There are still possibilities: can you do part of it? maybe it's worth taking the time to learn how to do it. You'll probably do it again sometime. And sometimes there are tools available to help.

For example, there are a lot of chartbuilding tools out there so even if you haven't learned how to use d3 or another charting library, you can still use charts in your story.

The Pitch

Now we'll move on to pitching data stories. All bosses are different and I recognize that. If you're a freelancer, you have a whole different set of challenges too. Some of these tips may be more effective than others.

How long will it take?

What will you produce?

Underpromise and overdeliver. Do not confuse those two or you'll get in trouble real quick.

You want to figure out how long it takes and what you'll have at the end of it. I would much rather tell my boss that something will take a week and get it done in two days, than the other way around.

If you're trying something new, which I do frequently, I say to my boss and anyone else who's involved, "I haven't done anything like this before." I want to make that clear to them. I don't want to pretend like I know everything — I don't know a lot of things. Making that clear to them helps, because if we meet any unexpected bumps in the road, it's more expected.

Deadlines help me figure out how much I need to get done and what I need to focus on. If there's a deadline involved in your project it can be helpful in saying "Ok, I know I can have this part of it done by this time."

What's your backup plan?

Have a backup plan. This can involve working the data into the story instead of that nice interactive you were planning in case that falls apart in the middle.

That way you can still use the data. If you did some analysis you can still use that. Maybe instead of an interactive, you fall back to a static visual.

Whatever it is, you want to have a way to fail gracefully.

If you're in the middle of a project and it's not working out, it's far far better to be able to go to your boss and say "Here's what we can do instead," rather than just say "I'm sorry, I can't do that."

Being able to at least do something is important, so plan for that.

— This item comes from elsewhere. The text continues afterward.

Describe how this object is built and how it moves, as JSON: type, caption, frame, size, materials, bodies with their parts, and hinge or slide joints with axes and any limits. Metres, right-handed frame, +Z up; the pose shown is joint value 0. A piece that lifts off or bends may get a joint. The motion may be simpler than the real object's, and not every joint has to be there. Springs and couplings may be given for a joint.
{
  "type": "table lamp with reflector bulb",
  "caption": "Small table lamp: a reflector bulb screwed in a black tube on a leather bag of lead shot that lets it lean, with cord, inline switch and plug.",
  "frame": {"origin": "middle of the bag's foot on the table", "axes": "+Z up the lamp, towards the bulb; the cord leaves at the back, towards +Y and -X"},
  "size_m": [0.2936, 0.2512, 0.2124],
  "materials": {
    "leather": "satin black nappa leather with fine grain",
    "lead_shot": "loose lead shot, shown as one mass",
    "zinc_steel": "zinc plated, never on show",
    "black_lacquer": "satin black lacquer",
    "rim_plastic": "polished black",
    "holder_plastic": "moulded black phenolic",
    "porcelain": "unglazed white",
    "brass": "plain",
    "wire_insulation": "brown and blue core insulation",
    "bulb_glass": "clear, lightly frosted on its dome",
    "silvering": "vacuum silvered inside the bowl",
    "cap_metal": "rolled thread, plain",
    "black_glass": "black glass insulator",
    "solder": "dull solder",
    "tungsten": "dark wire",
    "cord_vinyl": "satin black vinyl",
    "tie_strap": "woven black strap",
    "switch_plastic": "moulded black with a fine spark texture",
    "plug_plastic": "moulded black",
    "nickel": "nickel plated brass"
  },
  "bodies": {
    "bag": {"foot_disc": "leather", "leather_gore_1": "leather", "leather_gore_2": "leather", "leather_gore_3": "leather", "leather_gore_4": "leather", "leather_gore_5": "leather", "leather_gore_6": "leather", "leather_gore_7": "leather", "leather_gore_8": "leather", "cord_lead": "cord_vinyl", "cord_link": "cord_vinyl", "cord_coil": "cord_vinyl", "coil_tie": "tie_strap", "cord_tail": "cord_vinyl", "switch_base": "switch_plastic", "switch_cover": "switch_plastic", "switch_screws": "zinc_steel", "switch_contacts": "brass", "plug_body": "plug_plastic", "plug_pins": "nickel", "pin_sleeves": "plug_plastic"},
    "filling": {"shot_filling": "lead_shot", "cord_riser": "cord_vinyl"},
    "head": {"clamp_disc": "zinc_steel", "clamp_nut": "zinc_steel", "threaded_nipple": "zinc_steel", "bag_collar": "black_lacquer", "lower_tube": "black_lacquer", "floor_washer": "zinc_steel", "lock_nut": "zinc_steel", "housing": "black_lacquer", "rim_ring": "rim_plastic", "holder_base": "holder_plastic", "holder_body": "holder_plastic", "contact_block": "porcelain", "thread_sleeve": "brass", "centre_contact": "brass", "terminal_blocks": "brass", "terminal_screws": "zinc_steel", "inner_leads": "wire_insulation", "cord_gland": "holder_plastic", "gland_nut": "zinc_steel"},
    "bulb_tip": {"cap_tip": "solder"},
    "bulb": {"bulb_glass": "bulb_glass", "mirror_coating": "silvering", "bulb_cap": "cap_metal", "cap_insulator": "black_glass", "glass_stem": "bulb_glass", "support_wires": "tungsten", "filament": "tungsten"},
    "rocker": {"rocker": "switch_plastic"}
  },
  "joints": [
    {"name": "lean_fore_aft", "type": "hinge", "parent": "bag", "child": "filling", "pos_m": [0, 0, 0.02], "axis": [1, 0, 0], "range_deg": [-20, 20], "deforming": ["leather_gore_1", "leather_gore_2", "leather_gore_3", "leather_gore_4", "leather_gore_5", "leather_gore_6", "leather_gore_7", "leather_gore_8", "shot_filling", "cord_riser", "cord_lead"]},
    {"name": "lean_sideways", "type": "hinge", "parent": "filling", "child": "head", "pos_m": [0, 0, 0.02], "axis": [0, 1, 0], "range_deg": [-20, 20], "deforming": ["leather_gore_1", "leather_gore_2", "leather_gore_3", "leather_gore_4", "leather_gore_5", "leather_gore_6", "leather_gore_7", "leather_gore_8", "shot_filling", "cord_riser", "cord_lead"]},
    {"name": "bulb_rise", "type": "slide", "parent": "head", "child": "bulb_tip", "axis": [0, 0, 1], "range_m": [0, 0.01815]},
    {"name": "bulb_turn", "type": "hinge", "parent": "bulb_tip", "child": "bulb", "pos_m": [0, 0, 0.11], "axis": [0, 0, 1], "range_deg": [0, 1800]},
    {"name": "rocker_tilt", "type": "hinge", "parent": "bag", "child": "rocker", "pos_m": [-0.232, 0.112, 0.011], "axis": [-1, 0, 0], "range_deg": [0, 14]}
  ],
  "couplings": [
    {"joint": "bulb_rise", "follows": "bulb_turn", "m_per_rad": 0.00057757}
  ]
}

You obviously always want to go for your ideal, but if you can't get there, have a backup plan.

Who can help?

Finally, team up. There are other people who can help you.

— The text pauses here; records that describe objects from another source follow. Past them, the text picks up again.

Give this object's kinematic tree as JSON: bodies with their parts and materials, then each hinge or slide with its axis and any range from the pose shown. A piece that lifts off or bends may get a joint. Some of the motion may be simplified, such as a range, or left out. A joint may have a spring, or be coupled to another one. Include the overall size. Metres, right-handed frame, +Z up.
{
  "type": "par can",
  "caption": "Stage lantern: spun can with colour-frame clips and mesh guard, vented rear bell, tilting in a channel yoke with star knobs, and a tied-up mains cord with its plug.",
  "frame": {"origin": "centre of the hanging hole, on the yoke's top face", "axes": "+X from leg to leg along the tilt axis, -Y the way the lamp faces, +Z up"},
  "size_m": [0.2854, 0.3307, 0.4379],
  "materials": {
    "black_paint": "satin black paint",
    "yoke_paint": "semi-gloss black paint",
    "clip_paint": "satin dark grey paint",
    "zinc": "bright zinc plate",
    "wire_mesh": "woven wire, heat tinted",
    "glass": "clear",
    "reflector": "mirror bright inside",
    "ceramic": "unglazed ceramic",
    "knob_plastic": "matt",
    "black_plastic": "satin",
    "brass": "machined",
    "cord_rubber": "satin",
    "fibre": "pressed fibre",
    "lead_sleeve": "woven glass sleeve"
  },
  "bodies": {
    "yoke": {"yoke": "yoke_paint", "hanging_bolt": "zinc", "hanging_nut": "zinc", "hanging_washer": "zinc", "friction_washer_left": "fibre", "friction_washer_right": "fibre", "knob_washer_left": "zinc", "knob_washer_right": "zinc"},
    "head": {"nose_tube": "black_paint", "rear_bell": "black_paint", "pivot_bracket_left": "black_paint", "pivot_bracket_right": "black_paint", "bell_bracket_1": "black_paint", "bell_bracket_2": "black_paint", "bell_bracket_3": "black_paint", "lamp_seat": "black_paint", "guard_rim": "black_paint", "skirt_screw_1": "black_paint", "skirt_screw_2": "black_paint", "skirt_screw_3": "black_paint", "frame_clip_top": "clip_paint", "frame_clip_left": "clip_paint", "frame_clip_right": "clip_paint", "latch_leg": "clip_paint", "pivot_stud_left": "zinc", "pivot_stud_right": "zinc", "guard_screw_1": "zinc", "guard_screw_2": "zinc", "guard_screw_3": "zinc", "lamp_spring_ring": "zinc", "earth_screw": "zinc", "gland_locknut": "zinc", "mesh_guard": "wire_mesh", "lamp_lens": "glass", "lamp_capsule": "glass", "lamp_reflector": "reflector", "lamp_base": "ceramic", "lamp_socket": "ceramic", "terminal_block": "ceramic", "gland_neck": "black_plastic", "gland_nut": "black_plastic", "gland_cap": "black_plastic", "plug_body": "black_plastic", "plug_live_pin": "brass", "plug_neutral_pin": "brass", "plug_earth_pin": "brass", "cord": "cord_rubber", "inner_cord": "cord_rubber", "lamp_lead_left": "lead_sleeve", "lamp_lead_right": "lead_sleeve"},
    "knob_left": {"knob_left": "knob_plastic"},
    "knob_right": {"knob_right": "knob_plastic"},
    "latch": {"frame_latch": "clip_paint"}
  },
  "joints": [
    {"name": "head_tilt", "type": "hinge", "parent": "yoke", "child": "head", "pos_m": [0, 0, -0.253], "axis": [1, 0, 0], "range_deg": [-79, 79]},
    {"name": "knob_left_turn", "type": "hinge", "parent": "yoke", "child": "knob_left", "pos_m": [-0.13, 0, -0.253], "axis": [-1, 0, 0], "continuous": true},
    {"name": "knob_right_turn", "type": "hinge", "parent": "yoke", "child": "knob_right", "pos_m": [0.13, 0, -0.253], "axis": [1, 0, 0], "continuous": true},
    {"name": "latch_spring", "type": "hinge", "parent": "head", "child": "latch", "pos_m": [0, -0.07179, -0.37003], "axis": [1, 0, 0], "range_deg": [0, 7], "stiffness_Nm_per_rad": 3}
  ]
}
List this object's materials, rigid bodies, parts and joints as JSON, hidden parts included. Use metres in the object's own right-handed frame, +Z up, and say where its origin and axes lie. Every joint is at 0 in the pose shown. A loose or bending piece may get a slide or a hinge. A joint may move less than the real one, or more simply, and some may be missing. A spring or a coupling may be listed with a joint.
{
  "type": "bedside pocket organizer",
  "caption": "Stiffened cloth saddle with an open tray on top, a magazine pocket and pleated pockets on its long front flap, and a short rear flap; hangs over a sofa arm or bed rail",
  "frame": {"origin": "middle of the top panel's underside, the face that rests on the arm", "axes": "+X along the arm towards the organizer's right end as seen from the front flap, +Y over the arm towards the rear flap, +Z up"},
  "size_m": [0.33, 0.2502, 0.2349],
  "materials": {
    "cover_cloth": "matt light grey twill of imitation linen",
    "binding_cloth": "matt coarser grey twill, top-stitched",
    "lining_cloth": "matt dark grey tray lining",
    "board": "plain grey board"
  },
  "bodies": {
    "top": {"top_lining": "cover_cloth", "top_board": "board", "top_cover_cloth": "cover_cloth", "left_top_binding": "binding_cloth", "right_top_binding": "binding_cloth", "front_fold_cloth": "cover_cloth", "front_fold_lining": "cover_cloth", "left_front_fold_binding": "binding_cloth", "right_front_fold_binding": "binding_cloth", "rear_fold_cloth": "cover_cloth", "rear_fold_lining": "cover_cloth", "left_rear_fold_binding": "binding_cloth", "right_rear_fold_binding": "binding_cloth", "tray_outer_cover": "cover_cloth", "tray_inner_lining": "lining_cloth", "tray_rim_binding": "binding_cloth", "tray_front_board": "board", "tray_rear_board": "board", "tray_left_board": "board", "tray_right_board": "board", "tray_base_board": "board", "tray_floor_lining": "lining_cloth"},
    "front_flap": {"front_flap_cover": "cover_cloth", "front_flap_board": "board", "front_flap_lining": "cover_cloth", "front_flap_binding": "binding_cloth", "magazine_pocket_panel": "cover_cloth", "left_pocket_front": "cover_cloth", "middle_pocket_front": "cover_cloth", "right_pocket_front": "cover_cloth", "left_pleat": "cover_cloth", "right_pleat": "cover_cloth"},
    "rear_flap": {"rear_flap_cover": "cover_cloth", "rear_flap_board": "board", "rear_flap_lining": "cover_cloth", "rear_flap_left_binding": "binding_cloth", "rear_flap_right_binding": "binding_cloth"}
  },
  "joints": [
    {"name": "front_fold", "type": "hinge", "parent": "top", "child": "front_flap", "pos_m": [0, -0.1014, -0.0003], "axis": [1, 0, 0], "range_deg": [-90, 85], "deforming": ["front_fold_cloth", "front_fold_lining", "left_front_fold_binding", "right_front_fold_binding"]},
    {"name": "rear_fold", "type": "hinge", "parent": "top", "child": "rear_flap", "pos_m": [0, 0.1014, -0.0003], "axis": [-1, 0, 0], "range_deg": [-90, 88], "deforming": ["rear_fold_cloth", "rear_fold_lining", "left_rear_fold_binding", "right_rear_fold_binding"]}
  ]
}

One way to reduce the load is by sharing it. So if you're a reporter and you're also trying to handle data, maybe you find a story that fits with another reporter's beat and have them handle the interview process and writing the story, and you do the data analysis and the visual inside of it.

Reach out to the members of the NICAR community for help.

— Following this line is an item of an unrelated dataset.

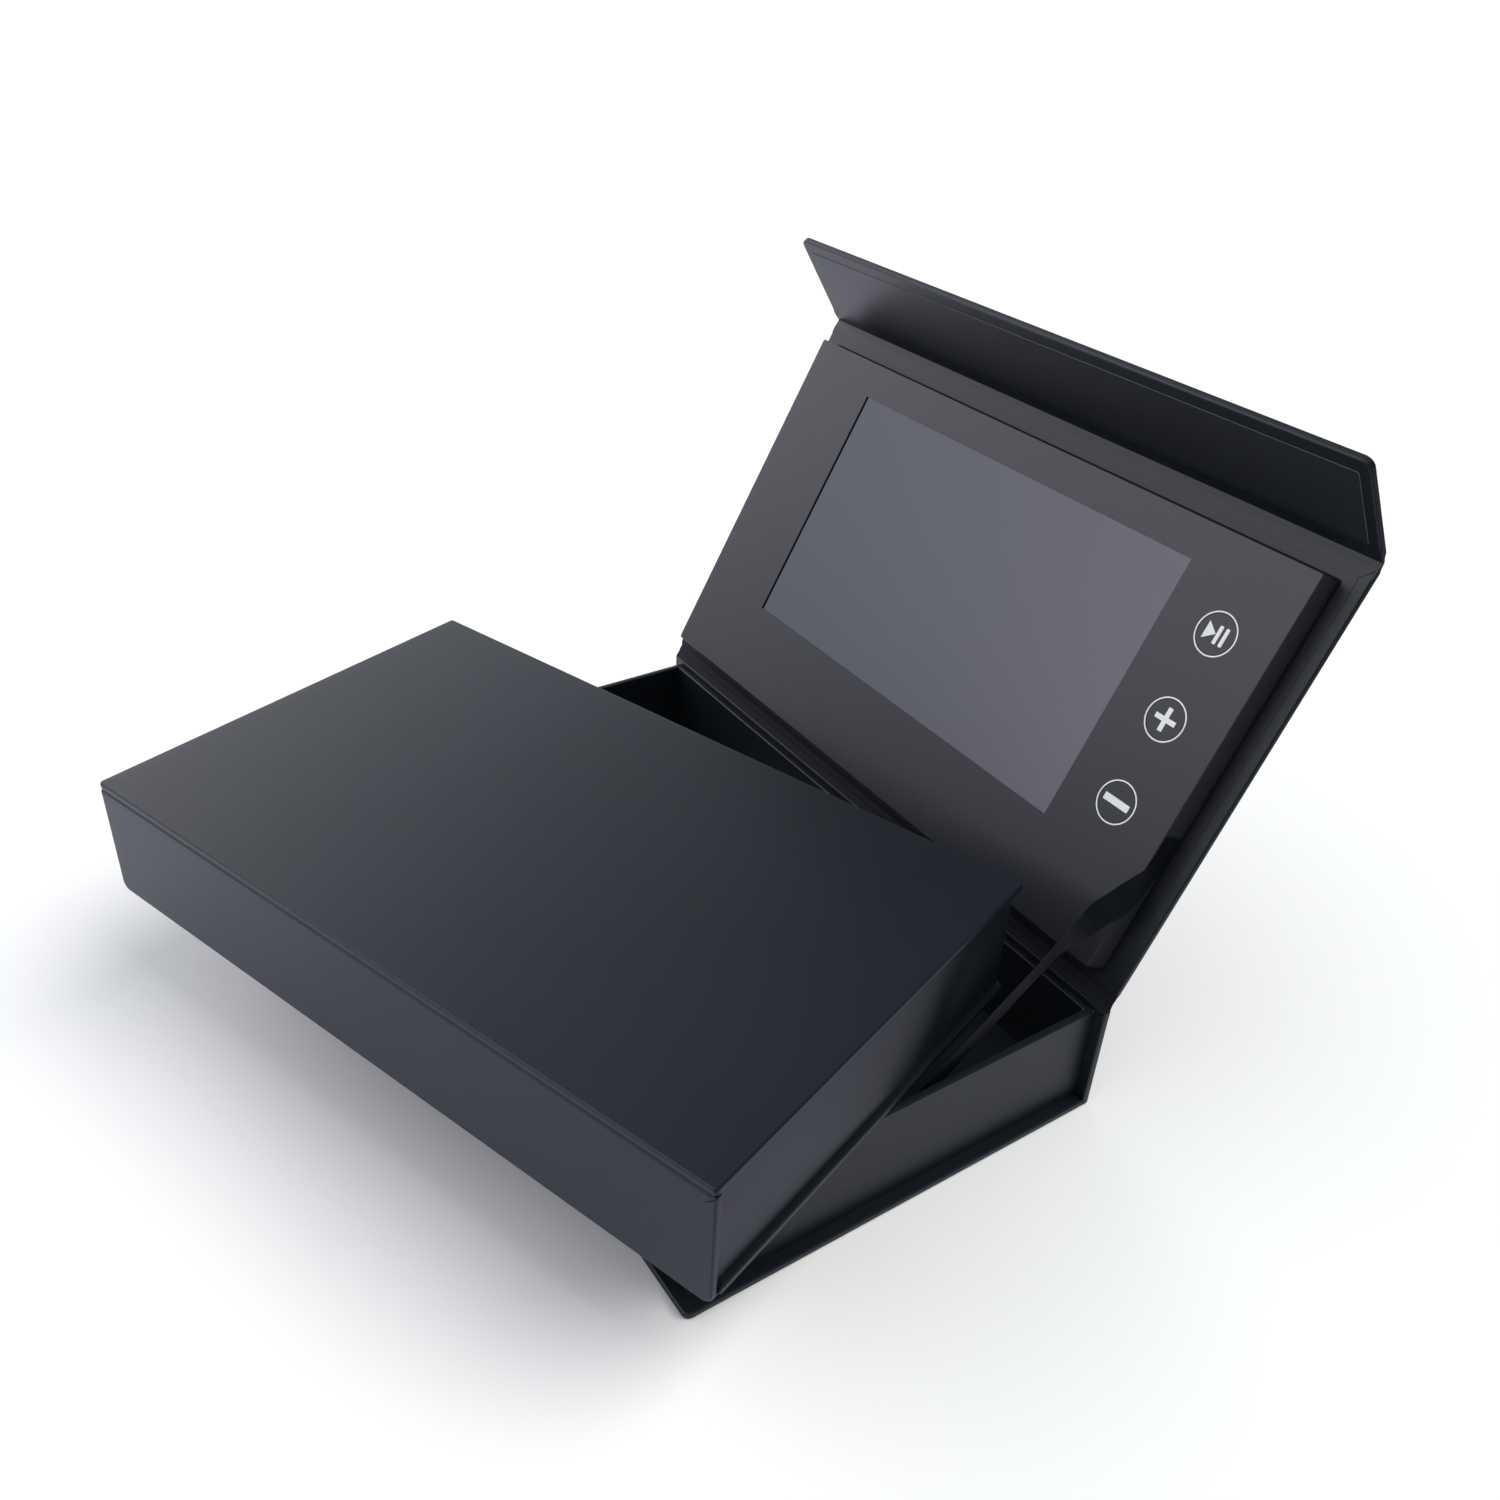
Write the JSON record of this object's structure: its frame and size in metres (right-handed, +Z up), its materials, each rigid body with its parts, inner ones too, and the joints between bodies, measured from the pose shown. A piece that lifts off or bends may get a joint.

People enjoy helping out other people in this community. Find the people who can help you and use that in your pitch. Say, "I've talked to these people and here's how they're willing to help me on this project."

The Execution

What are you re-thinking?

Step one in execution, I think, is use templates, use stylesheets, use checklists. Don't re-think the same inconsequential things over and over again.

Save your thinking for the hard questions about an individual story, the things that differ about an individual story. Don't use it to decide what color the bar chart should be. You should already know that.

This is palette that was developed for the website I worked for and these are the colors I use. I don't have to think about what color am I going to use — these are the colors I use.

Even though there are a bunch of them here, 14, I've narrowed the set of possible colors down to 14. And the templates that I use pick one for me, so I don't even have to pick one out of the 14.

Develop templates for commonly-used graphics, if you do things over and over again. Once you do something, save your code, you can reuse it later.

Sometimes you can just swap out the data that is underlying the code, point it at a new CSV file for example, and you have a brand new functioning graphic. But even if you can't do that, if you have to modify the code a little bit, you're still way ahead of where you'd be if you were just starting from scratch.

How will you do it?

Step two is learn your tools. That means both what tools are available to you to use, so learn the universe of tools that are out there and what might work best in any situation, but also learn how to use the ones that you choose to use.

Learn Excel. If you have Excel, learn how that works if you don't already know. There are a lot of things you can do with it. There are people who have spent their careers learning Excel and they're still learning new things.

One of the biggest benefits that I get from our community in NICAR is that all of you are finding or in some cases making tools that help me do my job better and I wouldn't know about them if not for this community. So thank you for that, please keep doing it. Post on Twitter when you find a cool thing that helps you.

Try new things with the tools that you're using. Figure out how to break them, why they broke and how to fix them. Figure out how to do things more efficiently using them. Master the tools that you're using.

What's next?

Finally, learn from what you've just done.

Whenever you use data, think about what went well with this process, what didn't work well, what could make you better the next time.

It's really easy for us to just finish a project and move on to the next thing, because that's kind of the business that we all work in, but it's really worth your time to stop and think. Particularly if it's a routine process, how long does it take and how much time could you save.

It's worth thinking about those things instead of just doing the same thing over and over because that's the way that you've done it. Stop and think could I improve this, could I make this better.

It's almost always worth the time to stop and document a process. That's separate from improving it.

To document a process means that the next time you get that dataset, when it's updated next year or next month, you don't have to start from scratch. You don't have to remember "How did I do that thing," or "what was that SQL query I used" or "what steps did I take in Excel to get this final output". If you've documented it, if you've written it down, you can get to it much more quickly.

Even if you don't do the exact thing again, you might run into something similar.

Who can help?

In closing I want to jump back a few slides to "Who can help?"

For me that's a really important question because even if you're learning on your own, you're most likely not learning on your own. You're reading tutorials that someone else made, you're finding answers to questions that other folks have already asked and answered, you're using tools that somebody else built.

One of the best things about learning about NICAR has been learning from everybody here.

Sometimes it's asking questions on the listserv, emailing someone directly about a project that they did and asking how they did it, or talking with them for a few minutes here. Most people, most of the time here are very very generous with their time and their knowledge, so ask them. Take advantage of that.

Also, you can be one of those people, even if you're new here. Each one of you knows something that I don't know. Each one of you could teach me something.

That's important. Everybody can help share their knowledge. Please be one of those people because that makes all of us better at our jobs and it makes our profession healthier too.

It also makes us feel a little less alone.